When I am trying to import a local CSV with spark, every column is by default read in as a string. However, my columns only include integers and a timestamp type. To be more specific, the CSV looks like this:
"Customer","TransDate","Quantity","PurchAmount","Cost","TransID","TransKey"
149332,"15.11.2005",1,199.95,107,127998739,100000
I have found code that should work in this question, but when I execute it all the entries are returned as NULL
.
I use the following to create a custom schema:
from pyspark.sql.types import LongType, StringType, StructField, StructType, BooleanType, ArrayType, IntegerType, TimestampType
customSchema = StructType(Array(
StructField("Customer", IntegerType, true),
StructField("TransDate", TimestampType, true),
StructField("Quantity", IntegerType, true),
StructField("Cost", IntegerType, true),
StructField("TransKey", IntegerType, true)))
and then read in the CSV with:
myData = spark.read.load('myData.csv', format="csv", header="true", sep=',', schema=customSchema)
Which returns:
+--------+---------+--------+----+--------+
|Customer|TransDate|Quantity|Cost|Transkey|
+--------+---------+--------+----+--------+
| null| null| null|null| null|
+--------+---------+--------+----+--------+
Am I missing a crucial step? I suspect that the Date column is the root of the problem. Note: I am running this in GoogleCollab.
Here you go!
"Customer","TransDate","Quantity","PurchAmount","Cost","TransID","TransKey"
149332,"15.11.2005",1,199.95,107,127998739,100000
PATH_TO_FILE="file:///u/vikrant/LocalTestDateFile"
Loading above file to dataframe:
df = spark.read.format("com.databricks.spark.csv") \
.option("mode", "DROPMALFORMED") \
.option("header", "true") \
.option("inferschema", "true") \
.option("delimiter", ",").load(PATH_TO_FILE)
your date will get loaded as string column type, but the moment you change it to date type it will treat this date format as NULL.
df = (df.withColumn('TransDate',col('TransDate').cast('date'))
+--------+---------+--------+-----------+----+---------+--------+
|Customer|TransDate|Quantity|PurchAmount|Cost| TransID|TransKey|
+--------+---------+--------+-----------+----+---------+--------+
| 149332| null| 1| 199.95| 107|127998739| 100000|
+--------+---------+--------+-----------+----+---------+--------+
So we need to change the date format from dd.mm.yy to yy-mm-dd.
from datetime import datetime
from pyspark.sql.functions import col, udf
from pyspark.sql.types import DateType
from pyspark.sql.functions import col
Python function to change the date format:
change_dateformat_func = udf (lambda x: datetime.strptime(x, '%d.%m.%Y').strftime('%Y-%m-%d'))
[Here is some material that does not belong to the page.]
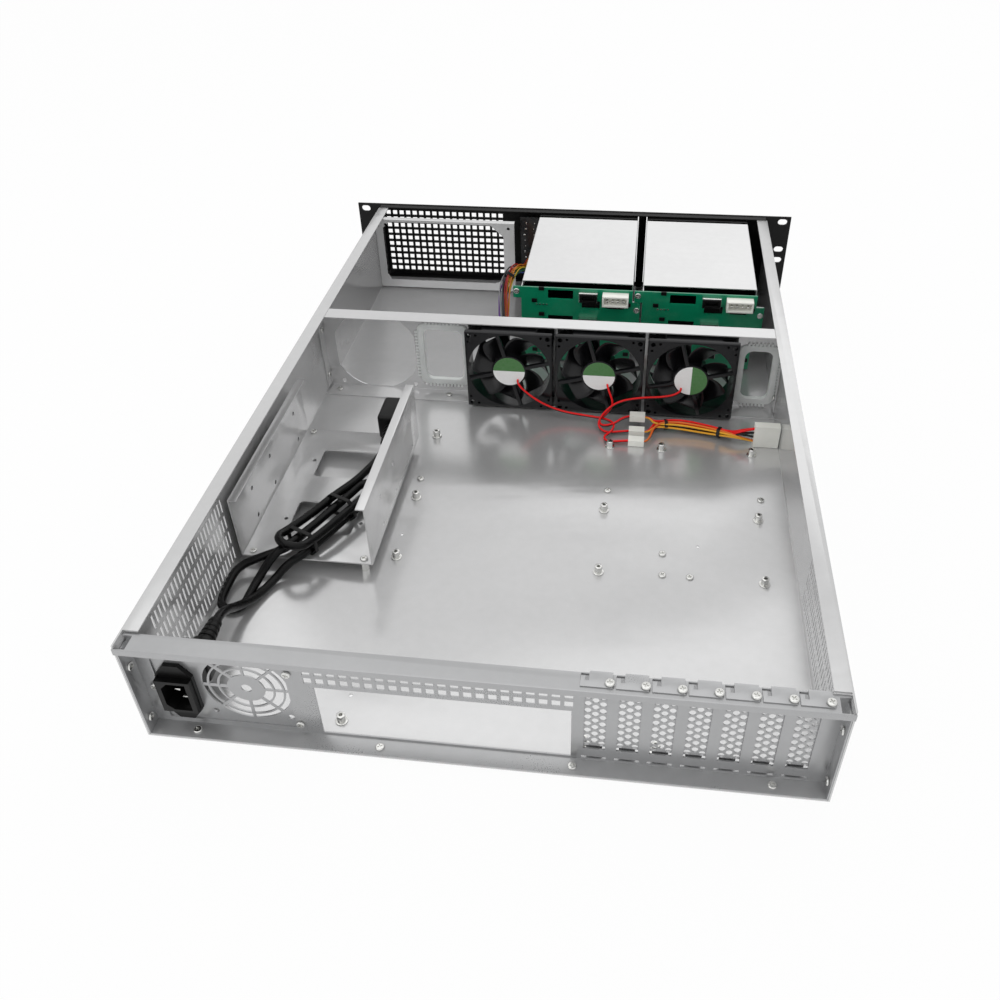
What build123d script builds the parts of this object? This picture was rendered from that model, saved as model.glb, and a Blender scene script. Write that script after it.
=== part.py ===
from build123d import *
import math
import os

os.makedirs("parts", exist_ok=True)

# Rack standard: a panel of two units, with its slots in four rows
rack_unit = 44.45
rack_units = 2
rack_gap = 0.8
rack_hole_edge = 6.35
panel_width = 482.6
ear_slot_spacing = 465.1
ear_slot_length = 10.0
ear_slot_width = 6.8
panel_height = rack_units * rack_unit - rack_gap

# The case's body
body_width = 430.0
body_height = 86.0
body_depth = 650.0
tray_sheet = 1.2
thin_sheet = 1.0
cage_sheet = 0.8
inner_bend = 0.3
seat = 0.1
loose = 0.3
side_flange = 11.0

# Sides of the polygons that stand for large rounds, hubs and pins
round_sides = 28
hub_sides = 16
pin_sides = 8

# Frame: +Y is the rear, the origin is under the middle of the whole case
panel_return = 10.0
total_depth = body_depth + panel_return
rear = total_depth / 2
front = -total_depth / 2
base = (panel_height - body_height) / 2
floor_top = base + tray_sheet
body_top = base + body_height
half_width = body_width / 2
inner_half = half_width - tray_sheet
under_flange = body_top - tray_sheet - loose


def behind(distance):
    """A place along Y, measured forward from the rear edge of the case."""
    return rear - distance


def upright(y):
    """A plane across the case: sketch X is X and sketch Y is Z."""
    return Plane.XZ.offset(-y)


def lengthwise(x):
    """A plane along the case: sketch X is Y and sketch Y is Z."""
    return Plane.YZ.offset(x)


def clipped(width, height, corner):
    """A rectangle with its corners cut off."""
    with BuildSketch(mode=Mode.PRIVATE) as outline:
        Rectangle(width, height)
        chamfer(outline.vertices(), corner)
    return outline.sketch


def fold(sheet):
    """The radius of a folded sheet's middle line."""
    return inner_bend + sheet / 2


def keep(piece, name, shift=(0, 0, 0)):
    """Label a finished piece, or a copy of it set off by shift, and write it."""
    placed = piece.moved(Location(shift))
    placed.label = name
    export_step(placed, f"parts/{name}.step")


# Rear end: the panel stands back from the rear edge, framed by its own flanges
rear_recess = 13.0
rear_lip = 5.0
shelf_end = 207.0
rear_flange_top = 7.0
shelf_drop = 2.0
shelf_top = body_top - shelf_drop
foot_z = floor_top + seat + thin_sheet / 2
panel_rear_face = behind(rear_recess)
panel_front_face = panel_rear_face - thin_sheet

# Side vents near the rear, in both side walls
vent_columns = 8
vent_rows = 3
vent_pitch_y = 16.2
vent_pitch_z = 20.5
vent_width = 6.4
vent_length = 15.5
vent_start = 43.0
vent_centre_z = base + 37.5

tray_rear = rear - thin_sheet - seat
tray_front = behind(body_depth)

with BuildPart() as base_tray:
    with BuildSketch(upright(tray_rear)):
        with BuildLine():
            wall_x = half_width - tray_sheet / 2
            low_z = base + tray_sheet / 2
            high_z = body_top - tray_sheet / 2
            FilletPolyline(
                (side_flange - half_width, high_z),
                (-wall_x, high_z),
                (-wall_x, low_z),
                (wall_x, low_z),
                (wall_x, high_z),
                (half_width - side_flange, high_z),
                radius=fold(tray_sheet),
            )
        trace(line_width=tray_sheet)
    extrude(amount=tray_rear - tray_front)
    # the top flanges stop short of the rear shelf
    with BuildSketch(Plane.XY.offset(body_top)):
        with Locations((0, rear)):
            Rectangle(2 * inner_half, 2 * (rear_recess + thin_sheet + loose))
    extrude(amount=-2 * tray_sheet, mode=Mode.SUBTRACT)
    # vertical vent slots, through both walls at once
    vent_centre_y = behind(vent_start + vent_pitch_y * (vent_columns - 1) / 2)
    with BuildSketch(lengthwise(-half_width)):
        with Locations((vent_centre_y, vent_centre_z)):
            with GridLocations(vent_pitch_y, vent_pitch_z, vent_columns, vent_rows):
                Rectangle(vent_width, vent_length)
    extrude(amount=body_width, mode=Mode.SUBTRACT)

# Openings of the rear panel
supply_left = 203.2
supply_right = 117.6
supply_low = base + 6.0
supply_high = base + 66.0
io_width = 158.75
io_height = 44.45
io_left = 100.5
io_low = base + 4.3
rear_vent_size = 5.2
rear_vent_width = 7.2
rear_vent_pitch = 7.62
rear_vent_step = 10.6
rear_vent_columns = 16
rear_vent_rows = 2
rear_vent_low = base + 54.6
rear_vent_left = 103.5
slot_count = 7
slot_pitch = 20.32
slot_first = -72.5
slot_opening_width = 13.4
slot_low = base + 13.5
slot_high = base + 72.0
slit_z = base + 4.9
slit_width = 15.5
slit_height = 1.8
slot_centres = [slot_first - slot_pitch * i for i in range(slot_count)]
flange_outside = inner_half - seat

with BuildPart() as rear_panel:
    shelf_z = shelf_top - thin_sheet / 2
    plate_y = panel_rear_face - thin_sheet / 2
    with BuildSketch(lengthwise(-half_width)):
        with BuildLine():
            FilletPolyline(
                (tray_rear, foot_z),
                (plate_y, foot_z),
                (plate_y, shelf_z),
                (rear - thin_sheet / 2, shelf_z),
                (rear - thin_sheet / 2, shelf_top - rear_lip),
                radius=fold(thin_sheet),
            )
        trace(line_width=thin_sheet)
    extrude(amount=body_width)
    # only the lip covers the ends of the side walls
    with BuildSketch(Plane.XY.offset(base)):
        with Locations((-half_width, behind(rear_recess)), (half_width, behind(rear_recess))):
            Rectangle(2 * (half_width - flange_outside), 2 * (tray_rear - behind(rear_recess)))
    extrude(amount=body_height, mode=Mode.SUBTRACT)
    # the shelf ends short of the walls
    with BuildSketch(Plane.XY.offset(shelf_top)):
        for side in (-1, 1):
            with Locations((side * (shelf_end + inner_half) / 2, behind(rear_recess / 2))):
                Rectangle(inner_half - shelf_end, rear_recess - 2 * thin_sheet)
    extrude(amount=-2 * thin_sheet, mode=Mode.SUBTRACT)
    # side flanges, which the case screws hold to the walls
    flange_high = body_top - rear_flange_top
    with BuildSketch(lengthwise(flange_outside - thin_sheet)):
        with BuildLine():
            Polyline(
                (panel_front_face, floor_top + seat),
                (tray_rear, floor_top + seat),
                (tray_rear, flange_high - 3),
                (tray_rear - 3, flange_high),
                (panel_front_face, flange_high),
                close=True,
            )
        make_face()
    side_panel = extrude(amount=thin_sheet)
    mirror(side_panel, about=Plane.YZ)
    # openings for the mains plate, the mainboard's sockets and the air
    with BuildSketch(upright(panel_rear_face)):
        with Locations(((supply_left + supply_right) / 2, (supply_low + supply_high) / 2)):
            Rectangle(supply_left - supply_right, supply_high - supply_low)
        with Locations((io_left - io_width / 2, io_low + io_height / 2)):
            Rectangle(io_width, io_height)
        vent_span = rear_vent_step * (rear_vent_columns - 1)
        vent_rise = rear_vent_pitch * (rear_vent_rows - 1)
        with Locations((rear_vent_left - vent_span / 2, rear_vent_low + vent_rise / 2)):
            with GridLocations(rear_vent_step, rear_vent_pitch, rear_vent_columns, rear_vent_rows):
                Rectangle(rear_vent_width, rear_vent_size)
        for x in slot_centres:
            with Locations((x, (slot_low + slot_high) / 2)):
                Rectangle(slot_opening_width, slot_high - slot_low)
            with Locations((x, slit_z)):
                Rectangle(slit_width, slit_height)
    extrude(amount=thin_sheet, mode=Mode.SUBTRACT)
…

call this function for your dataframe column now:
newdf = df.withColumn('TransDate', change_dateformat_func(col('TransDate')).cast(DateType()))
+--------+----------+--------+-----------+----+---------+--------+
|Customer| TransDate|Quantity|PurchAmount|Cost| TransID|TransKey|
+--------+----------+--------+-----------+----+---------+--------+
| 149332|2005-11-15| 1| 199.95| 107|127998739| 100000|
+--------+----------+--------+-----------+----+---------+--------+
and below is the Schema:
|-- Customer: integer (nullable = true)
|-- TransDate: date (nullable = true)
|-- Quantity: integer (nullable = true)
|-- PurchAmount: double (nullable = true)
|-- Cost: integer (nullable = true)
|-- TransID: integer (nullable = true)
|-- TransKey: integer (nullable = true)
Let me know if it works for you.